If vectors `vecA=2hati+3hatj+4hatk, vecB=hati+hatj+5hatk and vecC` form a left handed system then `vecC` is (A) `11hati-6hatj-hatk` (B) `-11hati+6hatj+hatk` (C) `-11hati+6hatj-hatk` (D) `-11hati+6hatj-hatk`

To solve the problem, we need to find the vector \( \vec{C} \) such that the vectors \( \vec{A}, \vec{B}, \) and \( \vec{C} \) form a left-handed system.
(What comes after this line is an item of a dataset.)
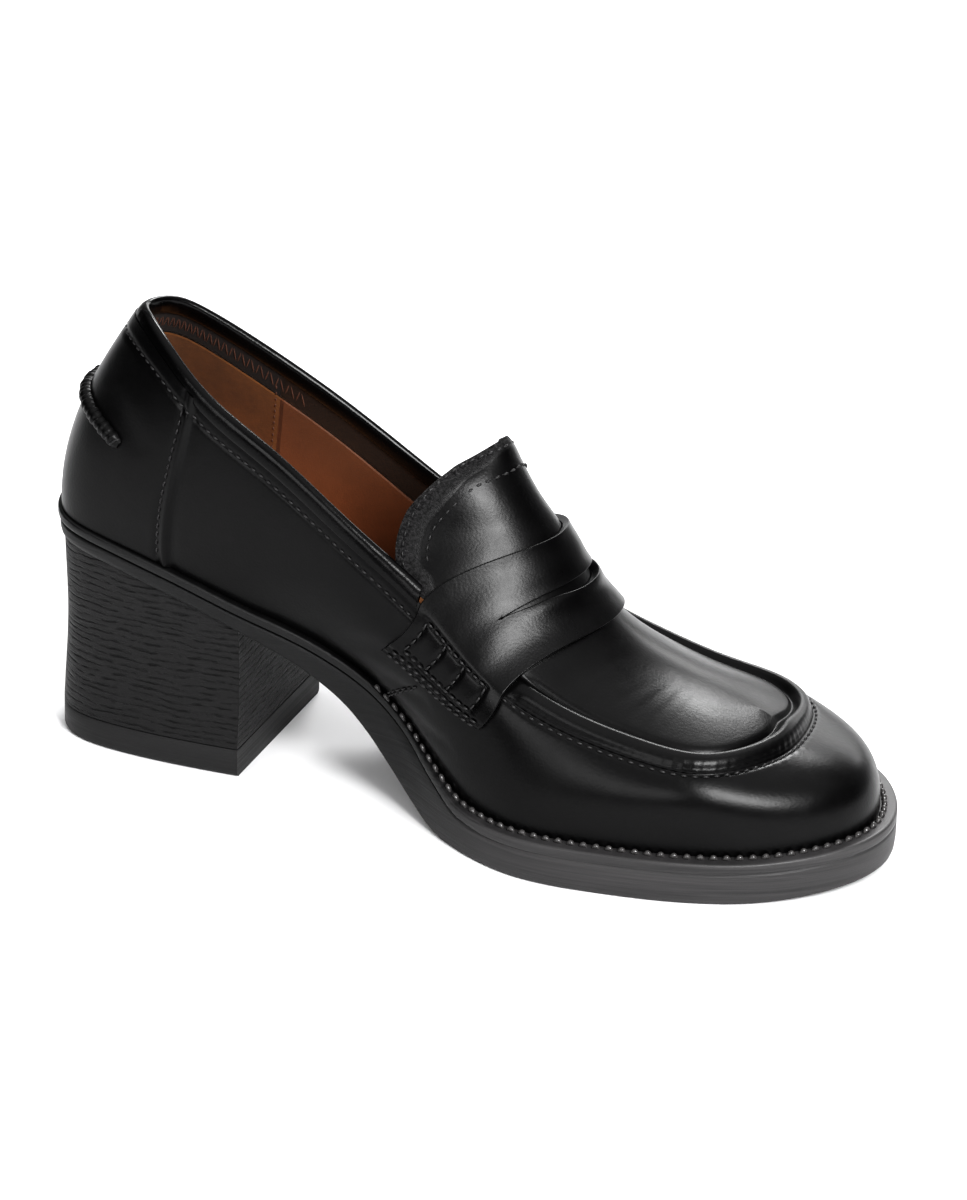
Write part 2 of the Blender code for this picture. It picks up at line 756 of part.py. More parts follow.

This means that the scalar triple product \( \vec{A} \cdot (\vec{B} \times \vec{C}) \) must be negative. ### Step-by-step Solution: 1. **Define the vectors**: \[ \vec{A} = 2\hat{i} + 3\hat{j} + 4\hat{k} \] \[ \vec{B} = \hat{i} + \hat{j} + 5\hat{k} \] Let \( \vec{C} = x\hat{i} + y\hat{j} + z\hat{k} \). 2. **Calculate the cross product \( \vec{A} \times \vec{B} \)**: \[ \vec{A} \times \vec{B} = \begin{vmatrix} \hat{i} & \hat{j} & \hat{k} \\ 2 & 3 & 4 \\ 1 & 1 & 5 \end{vmatrix} \] Expanding this determinant: \[ = \hat{i} \left( 3 \cdot 5 - 4 \cdot 1 \right) - \hat{j} \left( 2 \cdot 5 - 4 \cdot 1 \right) + \hat{k} \left( 2 \cdot 1 - 3 \cdot 1 \right) \] \[ = \hat{i} (15 - 4) - \hat{j} (10 - 4) + \hat{k} (2 - 3) \] \[ = 11\hat{i} - 6\hat{j} - 1\hat{k} \] Thus, \[ \vec{A} \times \vec{B} = 11\hat{i} - 6\hat{j} - \hat{k} \] 3. **Dot product with \( \vec{C} \)**: We need to find \( \vec{C} \) such that: \[ \vec{A} \times \vec{B} \cdot \vec{C} < 0 \] This gives: \[ (11\hat{i} - 6\hat{j} - \hat{k}) \cdot (x\hat{i} + y\hat{j} + z\hat{k}) < 0 \] \[ = 11x - 6y - z < 0 \] 4. **Check the options**: We need to evaluate the expression \( 11x - 6y - z \) for each option to see which one satisfies the inequality. - **Option A**: \( \vec{C} = 11\hat{i} - 6\hat{j} - \hat{k} \) \[ x = 11, y = -6, z = -1 \Rightarrow 11(11) - 6(-6) - (-1) = 121 + 36 + 1 = 158 \quad (\text{not valid}) \] - **Option B**: \( \vec{C} = -11\hat{i} + 6\hat{j} + \hat{k} \) \[ x = -11, y = 6, z = 1 \Rightarrow 11(-11) - 6(6) - 1 = -121 - 36 - 1 = -158 \quad (\text{valid}) \] - **Option C**: \( \vec{C} = -11\hat{i} + 6\hat{j} - \hat{k} \) \[ x = -11, y = 6, z = -1 \Rightarrow 11(-11) - 6(6) - (-1) = -121 - 36 + 1 = -156 \quad (\text{valid}) \] - **Option D**: \( \vec{C} = -11\hat{i} + 6\hat{j} - \hat{k} \) \[ x = -11, y = 6, z = -1 \Rightarrow 11(-11) - 6(6) - (-1) = -121 - 36 + 1 = -156 \quad (\text{valid}) \] 5. **Conclusion**: The correct answer is **Option B**: \( \vec{C} = -11\hat{i} + 6\hat{j} + \hat{k} \).